A trend toward simpler and less expensive weddings is taking place (New York Times, and finance and relationship expert Dr. Bonnie Eaker Weil says this gives couples a much better foundation. "When weddings get out of control," she says, "not only does the couple loose focus of what's really important but it makes for a difficult phase after the wedding." Dr. Bonnie calls this the Moneymoan phase - the time period following the honeymoon, when marriage blues start to set in and couples start to fight about money more frequently. Protecting against this at any stage in a relationship is important, but especially early on, these types of arguments can start a marriage off on the wrong foot.

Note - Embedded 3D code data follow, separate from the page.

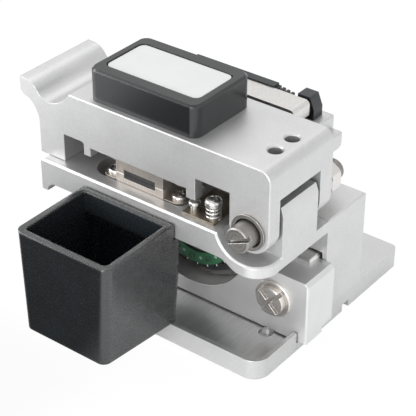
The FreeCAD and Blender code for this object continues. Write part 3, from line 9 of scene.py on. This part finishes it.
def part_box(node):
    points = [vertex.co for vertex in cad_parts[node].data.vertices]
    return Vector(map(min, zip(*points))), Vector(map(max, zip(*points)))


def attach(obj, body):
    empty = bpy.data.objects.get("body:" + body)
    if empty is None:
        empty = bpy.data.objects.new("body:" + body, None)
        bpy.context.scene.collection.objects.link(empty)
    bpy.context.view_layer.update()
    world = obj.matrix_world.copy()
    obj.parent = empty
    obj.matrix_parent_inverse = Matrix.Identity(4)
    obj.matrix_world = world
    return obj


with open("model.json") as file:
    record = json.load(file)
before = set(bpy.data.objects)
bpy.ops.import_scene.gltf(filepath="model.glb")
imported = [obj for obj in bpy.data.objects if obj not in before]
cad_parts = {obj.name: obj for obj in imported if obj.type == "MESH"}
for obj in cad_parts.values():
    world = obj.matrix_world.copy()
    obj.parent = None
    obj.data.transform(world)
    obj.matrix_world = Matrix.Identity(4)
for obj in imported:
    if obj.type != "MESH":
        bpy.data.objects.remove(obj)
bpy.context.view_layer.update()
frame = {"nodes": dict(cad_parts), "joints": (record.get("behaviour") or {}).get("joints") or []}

MM = 0.001


# ---------------------------------------------------------------- shader values and finishes
class Wire:
    """One socket's value. Arithmetic on it adds Math nodes to its material."""

    def __init__(self, finish, socket):
        self.finish = finish
        self.socket = socket

    def math(self, operation, *others):
        values = dict(enumerate((self,) + others))
        return self.finish.node("ShaderNodeMath", {"operation": operation}, values)

    def __add__(self, other):
        return self.math("ADD", other)

    __radd__ = __add__

    def __sub__(self, other):
        return self.math("SUBTRACT", other)

    def __rsub__(self, other):
        return self.finish.node("ShaderNodeMath", {"operation": "SUBTRACT"}, {0: other, 1: self})

    def __mul__(self, other):
        return self.math("MULTIPLY", other)

    def __gt__(self, other):
        return self.math("GREATER_THAN", other)

    def __lt__(self, other):
        return self.math("LESS_THAN", other)

    def step(self, low, high):
        """0 below low, 1 above high, smooth between them."""
        return self.finish.node("ShaderNodeMapRange", {"interpolation_type": "SMOOTHSTEP", "clamp": True},
                                {"Value": self, "From Min": low, "From Max": high})


class Finish:
    """A procedural material around one Principled shader."""

    def __init__(self, name, **constants):
        self.material = bpy.data.materials.new(name)
        self.material.use_nodes = True
        self.tree = self.material.node_tree
        self.shader = self.tree.nodes["Principled BSDF"]
        for socket, value in constants.items():
            self.feed(socket.replace("_", " "), value)
        place = self.node("ShaderNodeTexCoord", output="Object")
        self.mm = self.node("ShaderNodeVectorMath", {"operation": "SCALE"}, {0: place, "Scale": 1 / MM})

    def node(self, kind, settings=None, inputs=None, output=0):
        """A new node of this kind, with its inputs set or linked. Gives the named output."""
        made = self.tree.nodes.new(kind)
        for key, value in (settings or {}).items():
            setattr(made, key, value)
        for key, value in (inputs or {}).items():
            self.join(made.inputs[key], value)
        return Wire(self, made.outputs[output])

    def join(self, socket, value):
        if isinstance(value, Wire):
            self.tree.links.new(value.socket, socket)
        else:
            socket.default_value = value

    def feed(self, socket, value):
        self.join(self.shader.inputs[socket], value)

    def along(self, axis):
        """The place along X, Y or Z, in millimetres."""
        return self.node("ShaderNodeSeparateXYZ", {}, {0: self.mm}, axis)

    def noise(self, scale, detail=2.0, roughness=0.5, stretch=(1.0, 1.0, 1.0)):
        """Noise with features 1 / scale millimetres wide, drawn out where stretch is small."""
        place = self.node("ShaderNodeVectorMath", {"operation": "MULTIPLY"}, {0: self.mm, 1: stretch})
        inputs = {"Vector": place, "Scale": scale, "Detail": detail, "Roughness": roughness}
        return self.node("ShaderNodeTexNoise", {}, inputs, "Fac")

    def tint(self, factor, low, high):
        """Colour from low to high, each a plain colour or the wire of one."""
        low, high = (color if isinstance(color, Wire) else (*color, 1.0) for color in (low, high))
        return self.node("ShaderNodeMix", {"data_type": "RGBA"}, {"Factor": factor, 6: low, 7: high}, 2)

    def bump(self, height, distance, strength=1.0, normal=None):
        inputs = {"Height": height, "Distance": distance * MM, "Strength": strength}
        if normal:
            inputs["Normal"] = normal
        return self.node("ShaderNodeBump", {}, inputs, "Normal")

    # Edge mask for painted highlights: the finishes paint their edges lighter with it.
    def edge_highlight_and_rounding(self, radius):
        """1 on outer and inner edges, 0 on faces; and the normal rounded by radius."""
        rounded = self.node("ShaderNodeBevel", {"samples": 6}, {"Radius": radius * MM}, "Normal")
        flat = self.node("ShaderNodeNewGeometry", output="Normal")
        same = self.node("ShaderNodeVectorMath", {"operation": "DOT_PRODUCT"}, {0: rounded, 1: flat}, "Value")
        return (1.0 - same).step(0.01, 0.16), rounded

    def facing(self, centre):
        """Above 0 on faces that look away from the centre, below 0 on inner walls."""
        out = self.node("ShaderNodeVectorMath", {"operation": "SUBTRACT"}, {0: self.mm, 1: centre})
        normal = self.node("ShaderNodeNewGeometry", output="Normal")
        return self.node("ShaderNodeVectorMath", {"operation": "DOT_PRODUCT"}, {0: out, 1: normal}, "Value")


def gray(value, warm=0.0):
    """Gray of this value, a little red when warm is above 0 and a little blue below it."""
    return value * (1 + warm), value, value * (1 - warm)


def blasted_aluminium(name, low, high):
    """Bead-blasted and clear anodised, with edges painted lighter: partly polished chamfers cut after, partly
    a painted highlight.
    """
    finish = Finish(name, Metallic=0.85, Specular_IOR_Level=0.5)
    finish.grain = finish.noise(2.2, 3.0, 0.8)
    cloud = finish.noise(0.09, 2.0, 0.5)
    finish.edge, finish.rounded = finish.edge_highlight_and_rounding(0.18)
    color = finish.tint(cloud.step(0.3, 0.7), gray(low), gray(high))
    color = finish.tint(finish.grain.step(0.35, 0.75) * 0.5, color, gray(0.66))
    # Painted highlight, partly polished chamfers: edges and chamfers lighter in colour.
    finish.color = finish.tint(finish.edge * 0.4, color, gray(0.78))
    finish.rough = 0.38 + finish.grain * 0.12 - finish.edge * 0.10
    return finish


def anodised_aluminium(name, low, high):
    finish = blasted_aluminium(name, low, high)
    finish.feed("Base Color", finish.color)
    finish.feed("Roughness", finish.rough)
    finish.feed("Normal", finish.bump(finish.grain, 0.036, 1.0, finish.rounded))
    return finish.material


def tray_aluminium(low, high):
    """The same finish, with the milled floor of the tray, from corner to corner, brushed along Y."""
    finish = blasted_aluminium("tray_aluminium", 0.50, 0.54)
    strokes = finish.noise(3.6, 3.0, 0.6, stretch=(1.0, 0.03, 1.0))
    x, y, z = (finish.along(axis) for axis in "XYZ")
    milled = (z < high.z) * (z > low.z) * (x > low.x) * (x < high.x) * (y > low.y) * (y < high.y)
    brushed = finish.tint(strokes.step(0.25, 0.75), gray(0.50), gray(0.64))
    finish.feed("Base Color", finish.tint(milled, finish.color, brushed))
    finish.feed("Roughness", finish.rough - milled * (0.16 - strokes * 0.14))
    height = finish.grain * (1.0 - milled) + strokes * milled * 0.3
    finish.feed("Normal", finish.bump(height, 0.020, 1.0, finish.rounded))
    return finish.material


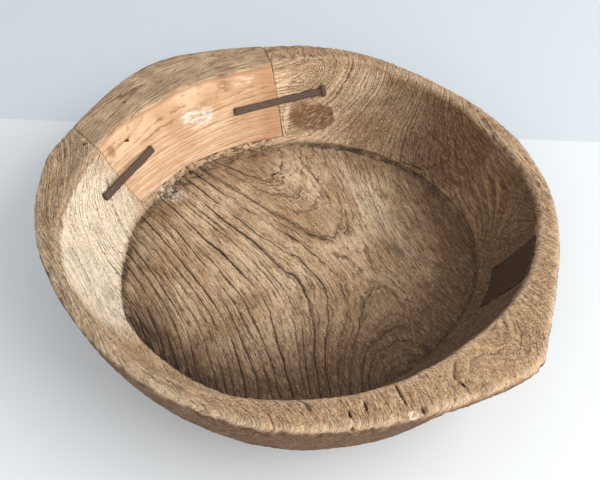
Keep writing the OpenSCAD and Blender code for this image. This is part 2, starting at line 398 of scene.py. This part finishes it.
# Marks on the bowl: the middle of each, and its reach along x, y and z, in mm.
bowl_marks = {
    "sound_floor": ((46, 0, 28), (30, 34, 20)),
    "rotted_corner": ((160, -150, 100), (16, 10, 20)),
    "smooth_corner": ((136, -163, 100), (44, 32, 20)),
    "torn_strip": ((-84, 116, 32), (82, 64, 14)),
    "ridged_wall": ((45, 190, 75), (62, 30, 40)),
    "scraped_wall": ((-170, -22, 62), (62, 108, 70)),
    "shaded_wall": ((128, 140, 62), (110, 70, 60)),
    "fan_grain": ((172, 36, 56), (42, 48, 34)),
    "knot": ((12, 170, 53), (25, 15, 17)),
    "blackened_rim": ((-180, -112, 97), (42, 62, 14)),
    "chipped_rim": ((82, -210, 98), (5, 4, 4)),
    "chipped_ledge": ((-122, 84, 31), (22, 12, 9)),
    "sooty_floor": ((-125, -82, 27), (26, 70, 20)),
    # Painted shadow on the floor's right side.
    "painted_shadow_floor": ((118, 86, 27), (36, 60, 20)),
    # Painted shade in the groove at the floor's edge, on the left and at the front.
    "groove_shade_left": ((-105, -98, 27), (66, 84, 30)),
    "groove_shade_front": ((96, -112, 27), (58, 44, 30)),
}


def spot(here, middle, reach):
    """A mark with a soft, uneven edge, 1 at its middle, with its reach along x, y and z in mm."""
    from_middle = here.vector("SUBTRACT", middle).vector("DIVIDE", reach)
    return (from_middle.vector("LENGTH", None, 1) + (here.noise(9, 2) - 0.5) * 0.5).rise(1.1, 0.6)


def bowl_mark(here, name):
    """One of the bowl's marks as a mask."""
    return spot(here, *bowl_marks[name])


def bowl_wood_at(here):
    """The bowl's rings and cracks at a place. The floor's left half has the strongest cracks."""
    floor = bowl_zones(here)[0]
    log = in_log(here)
    across = log.parts()[0]
    cracked = floor * across.rise(90, -20) * 0.74 + 0.42 - bowl_mark(here, "sound_floor") * 0.6
    return use_group(here.tree, rings_in[here.tree.bl_idname], Place=log, Ring=ring_width,
                     Crack=cracked, Wander=1.0)


def rotted(here):
    """The corner's soft patch of end grain, eaten into small pits."""
    return bowl_mark(here, "rotted_corner") * here.noise(2.0, 3).rise(0.50, 0.66)


def torn_strip(here):
    """The rough strip of the bowl's own wood under the foot of the patch."""
    strip = bowl_mark(here, "torn_strip") * from_axis(here).rise(142, 150)
    return strip * here.noise(5, 3, 0.6).rise(0.46, 0.60)


def bowl_relief(here):
    """How far the bowl's worn surface lies above its carved surface, in mm. The base stays flat."""
    x, y, z = here.parts()
    floor, top, outside = bowl_zones(here)
    wood = bowl_wood_at(here)
    depth = splits(here)[1]
    wall = (1 - floor) * (1 - top)
    waves = (here.noise(34, 1) - 0.5) * 1.8 + (here.noise(9, 2) - 0.5) * (1.1 - floor * 0.6)
    adze_side = (x + y * 0.5).rise(-20, 60)
    adzed = (place(x * 0.5, y * 0.5, z).noise(7, 2, 0.6) - 0.5) * 1.8 * wall * adze_side
    fretted = (here.noise(4.5, 2) - 0.5) * top - rotted(here) * 1.2 - torn_strip(here) * 1.6
    chips = here.noise(12, 3).rise(0.50, 0.64) * outside * z.rise(78, 88) * 1.8
    ridged = wall * (bowl_mark(here, "ridged_wall") * 0.4 + 0.15)
    grain = ((wood["Tone"] - 0.5) * 0.4 + wood["Ridges"] * ridged + (wood["Fibre"] - 0.5) * 0.6
             + (wood["Comb"] - 0.5) * (1.6 - floor) - wood["Lines"] * 0.35 - wood["Cracks"] * 1.1)
    return (waves + adzed + fretted + grain - chips - depth) * z.rise(0.5, 3)


def field_modifier(piece, name, build):
    """Adds a geometry modifier, with nodes made by build(tree, geometry), which returns a geometry."""
    tree = bpy.data.node_groups.new(name, "GeometryNodeTree")
    tree.interface.new_socket("Geometry", in_out="INPUT", socket_type="NodeSocketGeometry")
    tree.interface.new_socket("Geometry", in_out="OUTPUT", socket_type="NodeSocketGeometry")
    entry, leave = tree.nodes.new("NodeGroupInput"), tree.nodes.new("NodeGroupOutput")
    tree.links.new(build(tree, Field(entry.outputs[0])).socket, leave.inputs[0])
    piece.modifiers.new(name, "NODES").node_group = tree


def blurred(tree, position, rounds):
    """A vector field averaged over its neighbours on the mesh."""
    inputs = {"Value": position, "Iterations": rounds}
    return node(tree, "GeometryNodeBlurAttribute", inputs, data_type="FLOAT_VECTOR")


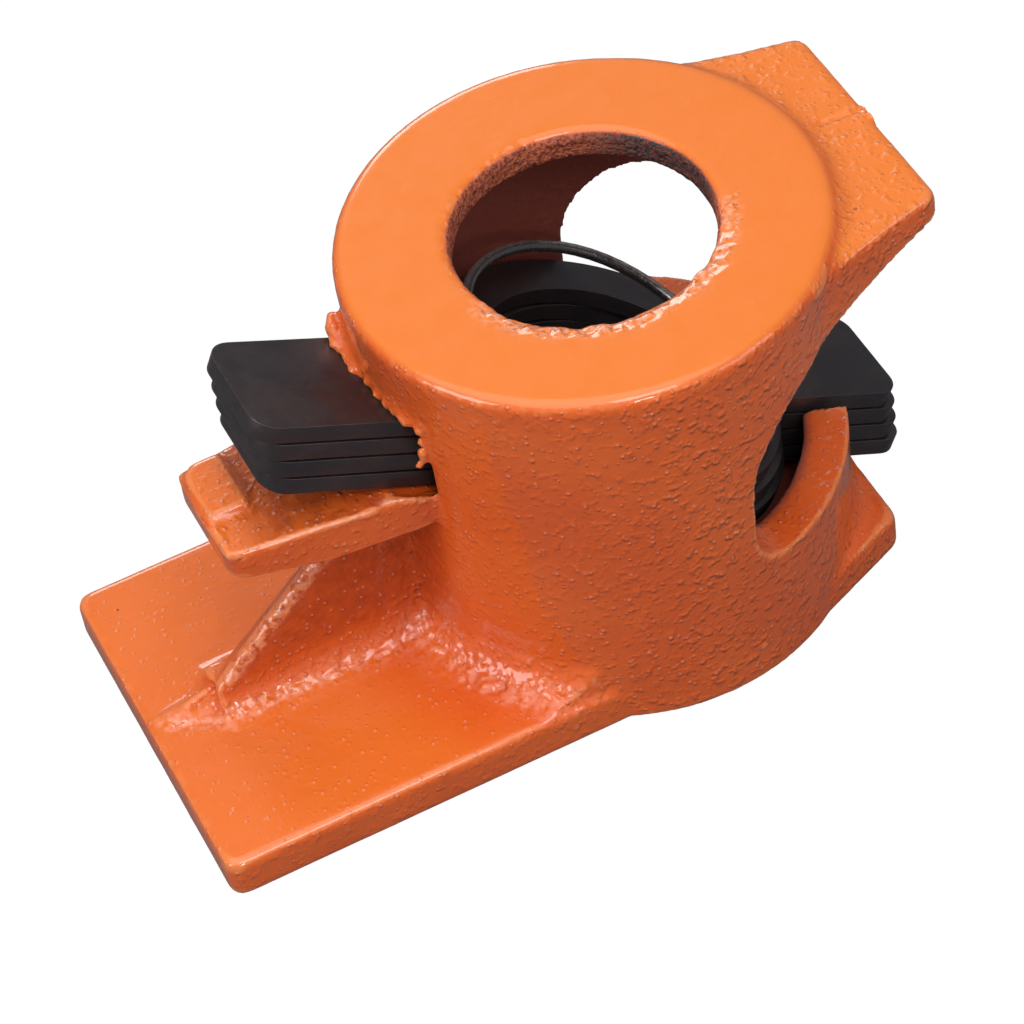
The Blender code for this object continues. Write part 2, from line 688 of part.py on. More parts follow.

A study by Utah State University shows that couples who fight about finances once a week were 30 percent more likely to get divorced than those who had less frequent money-related spats. Dealing with money can be a power struggle, and that power struggle can be a definite passion-killer and relationship-wrecker. The biggest priority, Dr. Bonnie says, is making open conversations about money part of the relationship.

It's also important to learn how to fight fair. Money is a hot-button topic even in the most communicative of relationships. Even if a newlywed couple can side-step issues of finances early on, things will likely boil over at some point. Creating an environment where each person trusts the other to be honest during a dispute, without being vindictive, is a crucial component of fighting fair. MSNBC explains that it's actually healthy to fight about how you fight to ensure that each person is fairly represented when arguments do break out.

“Avoiding the moneymoan phase is important for a healthy relationship,” says Dr. Bonnie, “but so is creating an environment in which each person feels heard and understood – even during times of high conflict.